What can one do to prepare for a derecho?
If planning to be outdoors for a significant length of time, be aware of the weather forecast — especially if you will be well-removed from sturdy shelter. Stay “connected” via television, radio, NOAA Weather Radio, or social media. Derechos rarely occur without warning, although warning lead times may be comparatively limited during the early stages of storm development. Because protracted and extensive electrical and communication disruptions may occur, set aside emergency water and food supplies, can openers, batteries, and flash lights. As with a hurricane, be aware that hotel and motel facilities may be impacted after the event, and that gasoline availability may be limited over a broad area.

What can one do if caught out-of-doors?
Falling debris is the most serious hazard posed by a derecho to those without shelter; cloud-to-ground lightning strikes are an additional hazard. Lie flat and face-down on low ground, protecting the back of your head with your arms. If possible, avoid trees; even relatively small branches can become lethal when blown by storm winds.

What can one do to after a derecho?
If you suffer a power outage from a derecho, do not assume that the utility responsible for your area is aware of the problem. Although some utilities are equipped with automated devices that relay information regarding the location and duration of outages to operational centers, many service providers are not so equipped. If possible, contact your utility with information about the outage. In the mean time, avoid any downed power lines and, especially, contact with lines in wet areas; the wires could still be “live.” Also watch for broken glass, upstanding nails, partially fallen tree limbs, and other hazardous debris. A sizable number of injuries and deaths related to derechos occur during clean-up operations — long after the storm has passed.

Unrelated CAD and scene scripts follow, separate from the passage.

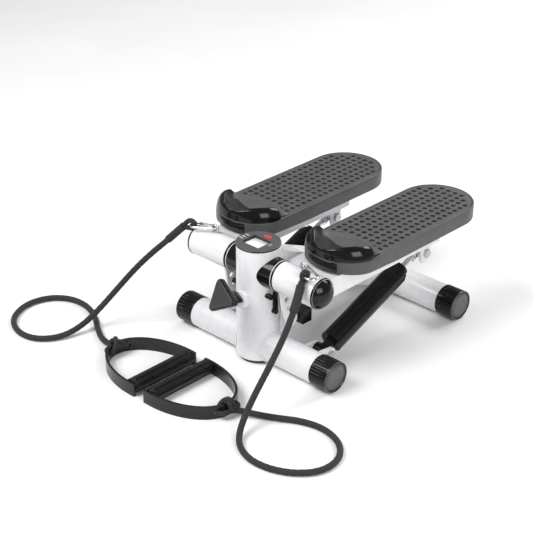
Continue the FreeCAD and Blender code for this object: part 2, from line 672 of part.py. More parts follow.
def half_ellipse_slab(reach, half, bar_x, way):
    """Half of an elliptic slab on the apex side of the grip bar."""
    centre = Vector(0, 0, 0)
    face = Part.Face(Part.Wire(Part.Ellipse(centre, reach, half).toShape()))
    slab = face.extrude(Vector(0, 0, HANDLE_HEIGHT))
    x0, x1 = sorted((-way * HANDLE_TAIL, way * FAR))
    slab = slab.common(block(x0, x1, -FAR, FAR, -1, FAR))
    slab.translate(Vector(bar_x, HANDLE_Y, 0))
    return slab


def handle_band(side):
    """D-shaped band that stands on its edge, with the bar that carries the grip."""
    way, bar_x = handle_direction(side), HANDLE_BAR_X[side]
    outer = half_ellipse_slab(HANDLE_REACH, HANDLE_HALF, bar_x, way)
    inner = half_ellipse_slab(HANDLE_REACH - HANDLE_BAND, HANDLE_HALF - HANDLE_BAND, bar_x, way)
    bar_half = HANDLE_HALF - 2
    bar = rod(6, Vector(bar_x, HANDLE_Y - bar_half, GRIP_R), Vector(bar_x, HANDLE_Y + bar_half, GRIP_R))
    shape = outer.cut(inner).fuse(bar)
    for s in (-1, 1):
        start = Vector(bar_x + way * (HANDLE_REACH - 20), HANDLE_Y + s * HANDLE_HOLE_Y, HANDLE_HEIGHT / 2)
        shape = shape.cut(rod(4, start, start + Vector(way * 30, 0, 0)))
    return shape.removeSplitter()


def handle_grip(side):
    bar_x, half = HANDLE_BAR_X[side], GRIP_LENGTH / 2
    start, end = Vector(bar_x, HANDLE_Y - half, GRIP_R), Vector(bar_x, HANDLE_Y + half, GRIP_R)
    return pipe(GRIP_R, 6, start, end)


# --- all nodes ----------------------------------------------------------------------------------
def frame_nodes():
    nodes = {
        "column": column(),
        "column_foot": column_foot(),
        "front_cross_tube": front_cross_tube(),
        "rear_cross_tube": cross_tube(REAR_Y),
        "frame_beam": frame_beam(),
        "cylinder_brackets": cylinder_brackets(),
        "rocker_bracket": rocker_bracket(),
        "knob_boss": knob_boss(),
        "pivot_axle": pivot_axle(),
        "pivot_collars": pivot_collars(),
        "stop_bolts": stop_bolts(),
        "frame_fasteners": frame_fasteners(),
        "display_housing": display_housing(),
        "display_module": display_module(),
        "reset_button": reset_button(),
        "rocker_beam": rocker_beam(),
        "adjust_screw": adjust_screw(),
        "adjust_knob": adjust_knob(),
    }
    for place, y in (("front", 0.0), ("rear", REAR_Y)):
        nodes["right_" + place + "_cap"] = base_cap(y)
        nodes["left_" + place + "_cap"] = mirrored(base_cap(y))
    return nodes


def paired_nodes():
    return {
        "pivot_tube": pivot_tube(),
        "pivot_bushings": pivot_bushings(),
        "end_cap": end_cap(),
        "pedal_arm": pedal_arm(),
        "lever_plate": lever_plate(),
        "rod_bracket": rod_bracket(),
        "pedal_base": pedal_base(),
        "pedal_grip": pedal_grip(),
        "toe_cup": toe_cup(),
        "pedal_fasteners": pedal_fasteners(),
        "rope_eye": rope_eye(),
        "cylinder_barrel": cylinder_barrel(),
        "cylinder_gland": cylinder_gland(),
        "piston_rod": piston_rod(),
    }


def all_nodes():
    nodes = frame_nodes()
    for name, shape in paired_nodes().items():
        nodes["right_" + name] = shape
        nodes["left_" + name] = mirrored(shape)
    for side in ("left", "right"):
        for name, shape in (("carabiner", carabiner_loop()), ("carabiner_gate", carabiner_gate())):
            placed = place_carabiner(shape, side)
            nodes[side + "_" + name] = mirrored(placed) if side == "left" else placed
        nodes[side + "_rope"] = rope(side)
        nodes[side + "_handle_band"] = handle_band(side)
        nodes[side + "_handle_grip"] = handle_grip(side)
    return nodes


def main():
    os.makedirs("parts", exist_ok=True)
    for name, shape in all_nodes().items():
        if not shape.isValid():
            print("not valid:", name)
        shape.exportStep("parts/" + name + ".step")


main()
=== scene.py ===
"""Looks of the mini stair stepper with pull ropes. Metres, in the frame's own axes."""

import json
import math

import bmesh
import bpy
import numpy as np
from mathutils import Matrix, Vector


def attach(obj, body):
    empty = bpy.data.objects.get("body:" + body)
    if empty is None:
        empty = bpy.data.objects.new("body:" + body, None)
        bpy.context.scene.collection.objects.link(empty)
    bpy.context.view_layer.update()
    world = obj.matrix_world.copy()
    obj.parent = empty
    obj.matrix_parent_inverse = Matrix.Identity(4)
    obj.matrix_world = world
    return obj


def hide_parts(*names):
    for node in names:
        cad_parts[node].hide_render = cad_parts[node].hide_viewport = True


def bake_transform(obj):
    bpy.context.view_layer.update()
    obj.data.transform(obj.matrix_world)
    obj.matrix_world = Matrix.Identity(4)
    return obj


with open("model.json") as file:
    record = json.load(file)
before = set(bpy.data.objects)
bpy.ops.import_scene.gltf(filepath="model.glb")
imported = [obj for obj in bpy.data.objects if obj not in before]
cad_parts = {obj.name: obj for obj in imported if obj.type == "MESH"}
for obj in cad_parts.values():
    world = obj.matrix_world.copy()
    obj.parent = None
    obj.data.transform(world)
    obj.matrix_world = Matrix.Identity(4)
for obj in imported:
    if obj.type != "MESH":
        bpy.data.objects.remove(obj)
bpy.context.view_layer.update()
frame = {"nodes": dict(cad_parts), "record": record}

MM = 0.001
SIDES = (("left", -1), ("right", 1))   # each side's name and the way it lies along X

AZIMUTH, ELEVATION, DISTANCE = 44, 29, 2.3   # of the camera, in degrees and metres
LOOK_AT = Vector((0, 0, 0.1))
FOCAL_PIXELS, FRAME_PIXELS, SENSOR_MM = 1455, 545, 36


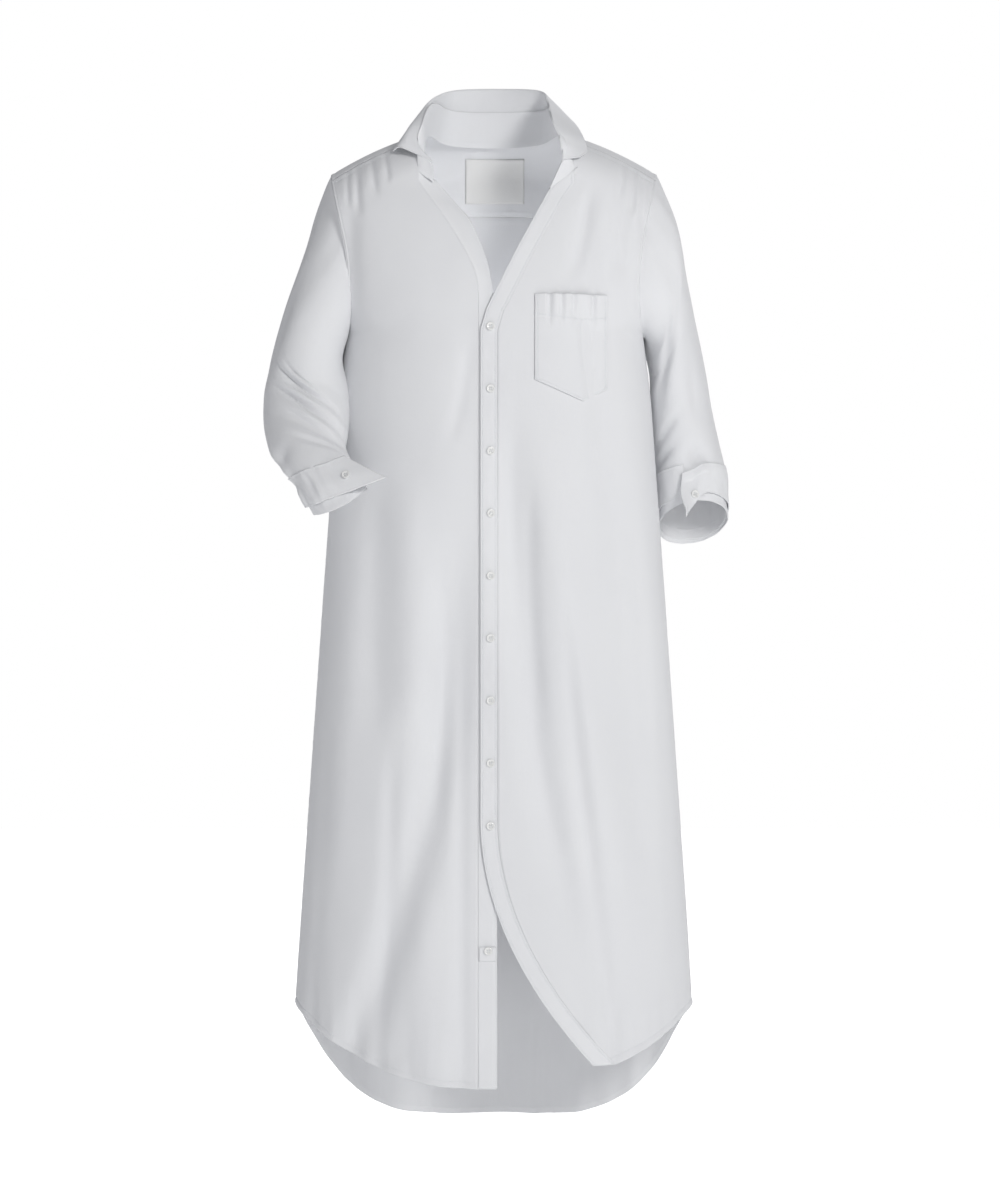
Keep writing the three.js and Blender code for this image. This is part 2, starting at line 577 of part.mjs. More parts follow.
function addBack() {
  const grid = Array.from({ length: BODY_ROWS + 1 }, () => []);
  for (let c = 0; c <= BACK_COLUMNS; c += 1) {
    const share = (2 * c) / BACK_COLUMNS - 1;
    const xAt = (z) => widthOf(sideAngle(z) * share, z);
    const top = settle((x) => yokeBackZ(x) - SEAM, xAt, YOKE_BACK_Z);
    const bottom = settle(hemBackZ, xAt, HEM_SIDE_Z);
    for (let r = 0; r <= BODY_ROWS; r += 1) {
      const z = mix(top, bottom, (r / BODY_ROWS) ** ROW_BIAS);
      const point = bodyPoint(BACK, xAt(z), z);
      if (Math.abs(share) === 1 && z < ARMHOLE_BOTTOM_Z) point.y = SEAM;
      grid[r].push(point);
    }
  }
  addPiece('back_panel', clothGeometry(grid, bodyMiddle, { normalAt: backNormal }));
}

// Arc length from the ridge down the back at which a height is reached
const backArc = (x, z) => ROLL_ARC + shoulderZ(x) - ROLL - z;

// The yoke runs round the neck. Its columns join the neck edge to the armhole and then to
// the back seam.
function addYoke() {
  const cornerX = armholeX(YOKE_BACK_Z - YOKE_BACK_DIP);
  const cornerColumn = Math.round(YOKE_CORNER_AT * YOKE_COLUMNS);
  const outerAt = (c) => {
    if (c > cornerColumn) {
      const x = mix(cornerX, 0, (c - cornerColumn) / (YOKE_COLUMNS - cornerColumn));
      return { x, arc: backArc(x, yokeBackZ(x) + SEAM) };
    }
    const backCornerArc = backArc(cornerX, yokeBackZ(cornerX) + SEAM);
    const arc = mix(SEAM - YOKE_FRONT_ARC, backCornerArc, c / cornerColumn);
    let x = cornerX;
    for (let i = 0; i < 8; i += 1) x = armholeX(shoulderPoint(x, arc).z);
    return { x, arc };
  };
  const lines = (seamAt, sign) =>
    Array.from({ length: YOKE_COLUMNS + 1 }, (_, c) => {
      const at = mix(seamAt, 0.5, c / YOKE_COLUMNS);
      const outer = outerAt(c);
      const neck = { x: neckX(at), arc: neckArc(at) + (c === 0 ? SEAM : 0) };
      return { neck, outer: { x: sign * outer.x, arc: outer.arc } };
    });
  const columns = [...lines(rightSeamAt, 1), ...lines(leftSeamAt, -1).slice(0, -1).reverse()];
  const grid = Array.from({ length: YOKE_ROWS + 1 }, (_, r) => {
    const share = r / YOKE_ROWS;
    return columns.map(({ neck, outer }) =>
      shoulderPoint(mix(neck.x, outer.x, share), mix(neck.arc, outer.arc, share)),
    );
  });
  addPiece('yoke', clothGeometry(grid, new THREE.Vector3(0, 0, -120)));
}

// Collar: positions on the neck edge and the offsets from it
function collarCurves() {
  const column = (pick) => curve(COLLAR.map((row) => ({ at: row.at, value: pick(row) })), 'at', 'value');
  const offsets = ['top', 'roll', 'edge'].map((name) => [0, 1, 2].map((i) => column((row) => row[name][i])));
  return (at) => {
    const neck = shoulderPoint(neckX(at), neckArc(at));
    const inward = NECK_MIDDLE.clone().sub(new THREE.Vector2(neck.x, neck.y)).setLength(STAND_INSET);
    neck.add(new THREE.Vector3(inward.x, inward.y, STAND_LIFT));
    const [top, roll, edge] = offsets.map((axes) =>
      neck.clone().add(new THREE.Vector3(axes[0](at), axes[1](at), axes[2](at))),
    );
    return { neck, top, roll, edge };
  };
}

function addCollar() {
  const at = collarCurves();
  const stand = [[], [], []];
  const leaf = Array.from({ length: LEAF_ROWS + 2 }, () => []);
  for (let c = 0; c <= COLLAR_COLUMNS; c += 1) {
    const { neck, top, roll, edge } = at((1 - Math.cos((Math.PI * c) / COLLAR_COLUMNS)) / 2);
    const seam = top.clone().sub(neck).normalize();
    stand[0].push(neck);
    stand[1].push(neck.clone().lerp(top, 0.5));
    stand[2].push(top.clone().addScaledVector(seam, -STAND_TOP_GAP));
    leaf[0].push(top.clone().addScaledVector(seam, LEAF_GAP));
    for (let r = 0; r <= LEAF_ROWS; r += 1) {
      const t = r / LEAF_ROWS;
      const point = top.clone().multiplyScalar((1 - t) ** 2);
      point.addScaledVector(roll, 2 * t * (1 - t)).addScaledVector(edge, t * t);
      leaf[r + 1].push(point.addScaledVector(seam, LEAF_STAND_STRIP));
    }
  }
  addPiece('collar_stand', clothGeometry(stand, new THREE.Vector3(0, 0, 20)));
  addPiece('collar_leaf', clothGeometry(leaf, new THREE.Vector3(0, 20, -40)));
}

// One sleeve as a function of ring number and angle round the arm: 0 at the outer side,
// a quarter turn at the front
function sleeveSurface(rings, creases, sign) {
  const rows = rings.map((ring, at) => ({ ...ring, at }));
  const column = (name) => curve(rows, 'at', name);
  const axes = ['outX', 'outY', 'outZ', 'inX', 'inY', 'inZ'].map(column);
  const half = column('half');
  const lift = column('lift');
  const armhole = stretches(rows, 'at', 'armhole');
  const ends = (ring) => {
    const value = axes.map((axis) => axis(ring));
    return [new THREE.Vector3(...value.slice(0, 3)), new THREE.Vector3(...value.slice(3))];
  };
  const centre = (ring) => {
    const [outer, inner] = ends(ring);
    return outer.add(inner).multiplyScalar(0.5);
  };
  const armholePoint = (angle) => {
    const middle = (ARMHOLE_TOP_Z + ARMHOLE_BOTTOM_Z) / 2;
    const z = middle + ((ARMHOLE_TOP_Z - ARMHOLE_BOTTOM_Z) / 2) * Math.cos(angle);
    const side = Math.sin(angle) >= 0 ? FRONT : BACK;
    const x = armholeX(z);
    const point = bodyPoint(side, sign * x, z);
    return new THREE.Vector3(x, Math.abs(Math.sin(angle)) < 1e-6 ? 0 : point.y, z);
  };
  const last = rings.length - 1;
  return (ring, angle, offset = 0) => {
    const [outer, inner] = ends(ring);
    const middle = outer.clone().add(inner).multiplyScalar(0.5);
    const wide = outer.clone().sub(inner).multiplyScalar(0.5);
    const along = centre(Math.min(ring + 0.4, last)).sub(centre(Math.max(ring - 0.4, 0))).normalize();
    const deep = along.clone().cross(wide).normalize().multiplyScalar(half(ring));
    deep.z += lift(ring);
    let pinch = 0;
    for (const crease of creases) {
      const turn = Math.atan2(Math.sin(angle - crease.angle), Math.cos(angle - crease.angle));
      const away = ring - crease.ring - crease.slope * turn;
      pinch += crease.depth * bell(away / crease.along) * bell(turn / crease.round);
    }
    const arm = middle.clone();
    arm.addScaledVector(wide, Math.cos(angle)).addScaledVector(deep, Math.sin(angle));
    const point = arm.lerp(armholePoint(angle), armhole(ring));
    const spoke = point.clone().sub(middle);
    point.addScaledVector(spoke.normalize(), offset - pinch);
    point.x *= sign;
    return point;
  };
}

const columnAngle = (column) => (2 * Math.PI * column) / SLEEVE_COLUMNS;

function cuffGrid(surface, band) {
  const whole = [];
  for (let ring = Math.ceil(band.from); ring <= band.to; ring += 1) whole.push(ring);
  const rings = [...new Set([band.from, ...whole, band.to])];
  const grid = rings.map((ring) => {
    const line = [];
    for (let c = band.start; c <= band.end; c += 1) {
      const share = (c - band.start) / (band.end - band.start);
      line.push(surface(ring, columnAngle(c), band.offset + band.spread * share));
    }
    const last = line[line.length - 1];
    const run = last.clone().sub(line[line.length - 2]).normalize();
    const share = (ring - band.from) / (band.to - band.from);
    line.push(last.clone().addScaledVector(run, mix(band.heel, band.flap, share)));
    return line;
  });
  return grid;
}

function addSleeve(name, rings, creases, sign, lastRing) {
  const surface = sleeveSurface(rings, creases, sign);
  const ringOf = (index) =>
    Array.from({ length: SLEEVE_COLUMNS }, (_, c) => surface(index, columnAngle(c)));
  const seam = (distance) =>
    ringOf(0).map((point) => point.add(new THREE.Vector3(sign * distance, 0, 0)));
  const grid = [seam(SLEEVE_SEAM_GAP), seam(SLEEVE_SEAM_STRIP)];
  for (let ring = 1; ring <= lastRing; ring += 1) grid.push(ringOf(ring));
  const inside = surface(5, 0).add(surface(5, Math.PI)).multiplyScalar(0.5);
  addPiece(name, clothGeometry(grid, inside, { closed: true }));
  return surface;
}

function addArms() {
  const arms = [
    { side: 'left', rings: LEFT_ARM_RINGS, creases: LEFT_ARM_CREASES, sign: 1, lastRing: 11 },
    { side: 'right', rings: RIGHT_ARM_RINGS, creases: RIGHT_ARM_CREASES, sign: -1, lastRing: 12 },
  ];
  for (const { side, rings, creases, sign, lastRing } of arms) {
    const surface = addSleeve(`sleeve_${side}`, rings, creases, sign, lastRing);
    const cuff = CUFFS[side];
    const inside = surface(cuff.to, 0).add(surface(cuff.to, Math.PI)).multiplyScalar(0.5);
    addPiece(`cuff_${side}`, clothGeometry(cuffGrid(surface, cuff), inside));
    addPiece(`cuff_${side}_turn`, clothGeometry(cuffGrid(surface, CUFF_TURNS[side]), inside));
  }
}

// The pocket lies on the front and gapes a little at its mouth
function addPocket() {
  const grid = [];
  for (let r = 0; r <= POCKET_ROWS; r += 1) {
    const line = [];
    for (let c = 0; c <= POCKET_COLUMNS; c += 1) {
      const x = mix(POCKET.left, POCKET.right, c / POCKET_COLUMNS);
      const leftSide = x < POCKET.pointX;
      const from = leftSide ? POCKET.left : POCKET.right;
      const fromZ = leftSide ? POCKET.leftZ : POCKET.rightZ;
      const bottom = mix(fromZ, POCKET.pointZ, (x - from) / (POCKET.pointX - from));
      const z = mix(POCKET.topZ, bottom, r / POCKET_ROWS);
      const gape = POCKET_GAPE * bell(r / 1.2) * Math.sin((Math.PI * c) / POCKET_COLUMNS);
      line.push(offsetPoint(FRONT, x, z, WALL + APPLIED_GAP + gape));
    }
    grid.push(line);
  }
  addPiece('chest_pocket', clothGeometry(grid, bodyMiddle));
}

// A flat patch on the body, by its corners and its distance from the body's outer face
function patchGrid(side, patch, distance, columns, rows) {
  return Array.from({ length: rows + 1 }, (_, r) =>
    Array.from({ length: columns + 1 }, (__, c) => {
      const x = mix(patch.left, patch.right, c / columns);
      const z = mix(patch.topZ, patch.bottomZ, r / rows);
      return offsetPoint(side, x, z, distance);
    }),
  );
}

function addPatches() {
  const label = patchGrid(BACK, LABEL, -(WALL + LABEL.gap), 4, 3);
  addPiece('neck_label', clothGeometry(label, new THREE.Vector3(0, 0, -50), { wall: LABEL.wall }));
  const tab = patchGrid(FRONT, TAB, -LAP + TAB.wall + SEAM, 2, 1);
  addPiece('placket_tab', clothGeometry(tab, bodyMiddle, { wall: TAB.wall }));
}

// A button is a turned disc with a raised rim
function buttonGeometry() {
  const profile = [
    [0, 0],
    [BUTTON_RADIUS * 0.7, 0],
    [BUTTON_RADIUS, BUTTON_THICK * 0.45],
    [BUTTON_RADIUS * 0.86, BUTTON_THICK],
    [BUTTON_RADIUS * 0.6, BUTTON_THICK * 0.7],
    [0, BUTTON_THICK * 0.7],
  ].map(([radius, height]) => new THREE.Vector2(radius, height));
  return new THREE.LatheGeometry(profile, 12);
}

function addButton(name, point, normal) {
  const mesh = addPiece(name, buttonGeometry(), BUTTON);
  mesh.quaternion.setFromUnitVectors(new THREE.Vector3(0, 1, 0), normal);
  mesh.position.copy(point);
}

function addButtons() {
  for (let i = 0; i < BUTTON_COUNT; i += 1) {
    const z = BUTTON_TOP_Z - BUTTON_STEP * i;
    const normal = surfaceNormal(FRONT, BUTTON_X, z);
    addButton(`button_${i + 1}`, offsetPoint(FRONT, BUTTON_X, z, BUTTON_GAP), normal);
  }
  const { x, z } = HEM_BUTTON;
  const normal = surfaceNormal(FRONT, x, z);
  addButton('button_hem', offsetPoint(FRONT, x, z, BUTTON_GAP - LAP + TAB.wall + SEAM), normal);
}

const fronts = addFronts();
addTopPlacket(fronts.right);
addUnderPlacket(fronts.left);
addBack();
addYoke();
addCollar();
addArms();
addPocket();
addPatches();
addButtons();

export default dress;
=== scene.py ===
# %% [markdown]
# # A long white cotton shirt dress
# The real dress is cut from crisp cotton poplin and hangs filled out, as if somebody stood in
# it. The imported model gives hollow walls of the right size. This lesson sews finer cloth over
# them: every cut piece is a flat grid that is moved, point by point, to its place.

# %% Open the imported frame
import math

import bmesh
import bpy
from mathutils import Matrix, Vector, noise


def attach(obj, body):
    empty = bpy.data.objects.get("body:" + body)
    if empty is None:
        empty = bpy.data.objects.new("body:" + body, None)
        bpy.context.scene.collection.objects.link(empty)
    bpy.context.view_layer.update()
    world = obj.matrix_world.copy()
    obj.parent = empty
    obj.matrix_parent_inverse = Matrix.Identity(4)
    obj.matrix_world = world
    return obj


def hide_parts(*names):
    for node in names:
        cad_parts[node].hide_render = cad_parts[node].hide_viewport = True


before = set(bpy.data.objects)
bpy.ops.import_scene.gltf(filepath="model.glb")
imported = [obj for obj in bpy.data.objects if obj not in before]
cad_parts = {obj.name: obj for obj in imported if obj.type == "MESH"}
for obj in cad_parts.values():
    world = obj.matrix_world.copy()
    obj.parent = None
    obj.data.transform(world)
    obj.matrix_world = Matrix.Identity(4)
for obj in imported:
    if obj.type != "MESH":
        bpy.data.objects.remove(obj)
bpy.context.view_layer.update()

# %% [markdown]
# ## Small tools
# Sizes are written in millimetres, as a pattern cutter would, and turned to metres when a
# point is placed. A table has a row for each height or place, and a curve reads one column of
# it smoothly. These helpers are plain arithmetic.

# %% Tables and curves
MM = 0.001
FRONT, BACK = -1, 1


def table(columns, *rows):
    return [dict(zip(columns.split(), row)) for row in rows]


def mix(a, b, share):
    return a + (b - a) * share


def clamp(value, low=0.0, high=1.0):
    return min(high, max(low, value))


def smooth(value):
    value = clamp(value)
    return value * value * (3 - 2 * value)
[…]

How might climate change affect derecho frequency and distribution?
The short answer is: No one can be sure. A warmer planet at first glance would appear to be more conducive to the development of the intense thunderstorms that comprise derecho-producing convective systems. But thunderstorm updrafts require the presence of strong
vertical temperature gradients; any warming occurring at the surface likely also would occur aloft. Thus, the net change in instability due to thermal changes likely would be minimal. And, although a warmer environment implies greater atmospheric moisture content and conditional instability (instability related to the release of latent heat during condensation), all other factors remaining equal, the increased moisture likely also would yield more widespread low-level cloud cover. Such cloudiness would negatively impact storm initiation and derecho development. What is more certain is that the band of enhanced upper-level flow that encircles the planet the jet stream would contract poleward in a warmer world. Because derechos tend to form on the equatorward side of the jet stream along the northern fringes of warm high pressure (“fair weather”) systems, it is reasonable to conclude that the corridors of maximum derecho frequency would shift poleward with global warming.